Currently, branding operations for plastic packages, as recommended by the ink vendors, involves exposing the plastic package to solvents in order to clean the molding compound surface and/or exposing the package surface to a hydrogen flame prior to the ink branding. The solvents attempt to remove any chemical contaminants and the hydrogen flame ashes or burns the plastic package surface.
In particular, the solvents that are used to clean the plastic package are typically N-methyl-2-pyrrolidone or various halogenated materials such as 1,1,1-trichloroethane or tetrachloro-ethylene (TCE). The use of these solvents is coming under much closer scutiny, and is in many cases banned. The plastic package is exposed to the solvents by either immersing the package in the solution or by wiping the solvent across the package or lid surface with a wipe.
The other prior art, hydrogen flaming the plastic package, ashes or burns the surface of the package which removes the mold release agents, oils, waxes and surface organics and the like from the surface. However, the hydrogen flame will not effectively remove all of the surface organo-silicon complexes. Controlling the flame, especially in smaller packages, can also be difficult. This thermal exposure can cause localized stressing of the molding compound, which could lead to molding compound cracking, or delamination of the molding compound at the leads and/or die surface. This process can also only be applied to packages one at a time. In addition, many older style branders cannot be effectively retrofitted to accommodate a hydrogen flame apparatus. Various other flames have been used to flame the surface such as acetylene or butane instead of hydrogen.
For metal packaging, current branding operations for metallic packaging, and more specifically nickel plated packaging such as electroplated or electroless plated nickel lids or gold plated nickel, involve the use of wet chemical cleans. These include basic solutions, which have pH values greater than 10 (e.g. Markem 535), and solvents like isopropyl alcohol (IPA), freon, and HCFC. These solutions are recommended as standard surface cleaning methods by the ink vendors and generally result in improved brand permanency compared to uncleaned lids. However, one disadvantage of these wet chemical cleans is the entire package must be immersed.

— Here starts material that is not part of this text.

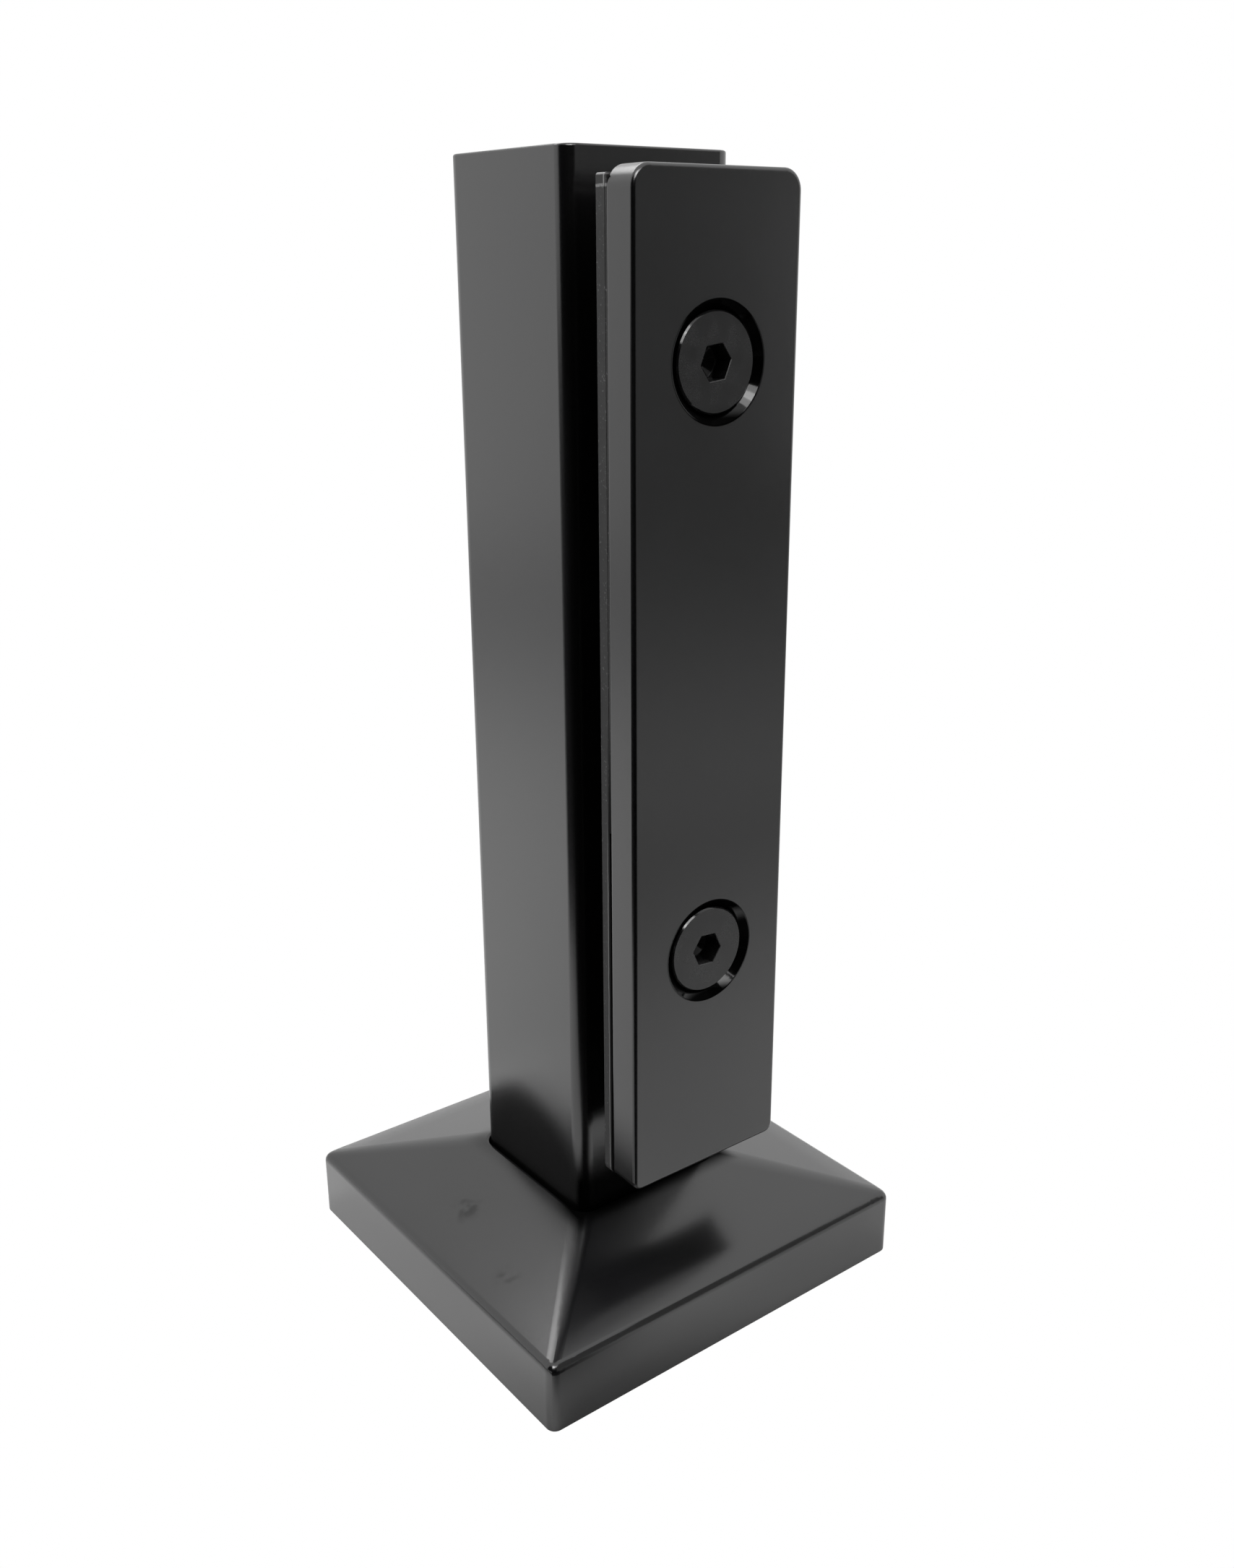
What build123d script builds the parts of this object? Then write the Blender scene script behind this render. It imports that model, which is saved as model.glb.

The Markem 535 solution, for example, contains monoethanolamine and is quite basic (pH&gt;11). Hence, it tends to attack or etch various other materials associated with the packages. The attack is especially notable on the soldered leads, the lid-to-seal ring weld area, and the various plated metallic codes on the packages. This particular brand pre-clean can cause a darkening of these surfaces due to an accelerated build-up of oxides and the formation of `phospho-oxides` on electroless Ni plated surfaces.
The same aspects of providing a contaminant free surface stated above for plastic and metal also applies to ceramic packaging. The ceramic package material is also etched. In most cases, these anomalies are cosmetic. However, many incidents of darkened leads and/or darkened weld areas are incorrectly assumed to be caused by latent corrosion or thermal stress, when in fact, they are caused by the brand pre-clean solution.
Lead solderability is also affected by the pre-branding cleans. The oxides and `phospho-oxides` are difficult to remove and can prevent good eutectic formation between the base metal and the solder, resulting in de-wetting and no-wetting areas of solder. Leads solder dipped prior to brand also often exhibit a darkening and pitting of the solder. Reduced solderability is observed in these units as well.
Another drawback of the wet cleaning method is the use of solutions which are costly, difficult to dispose of, and are detrimental to the environment. Maintaining and changing these chemical baths, as well as keeping accurate records of bath changes and chemical disposal, are tedious and time consuming. In addition, several of these solutions can be potentially harmful to workers over a period of extended exposure.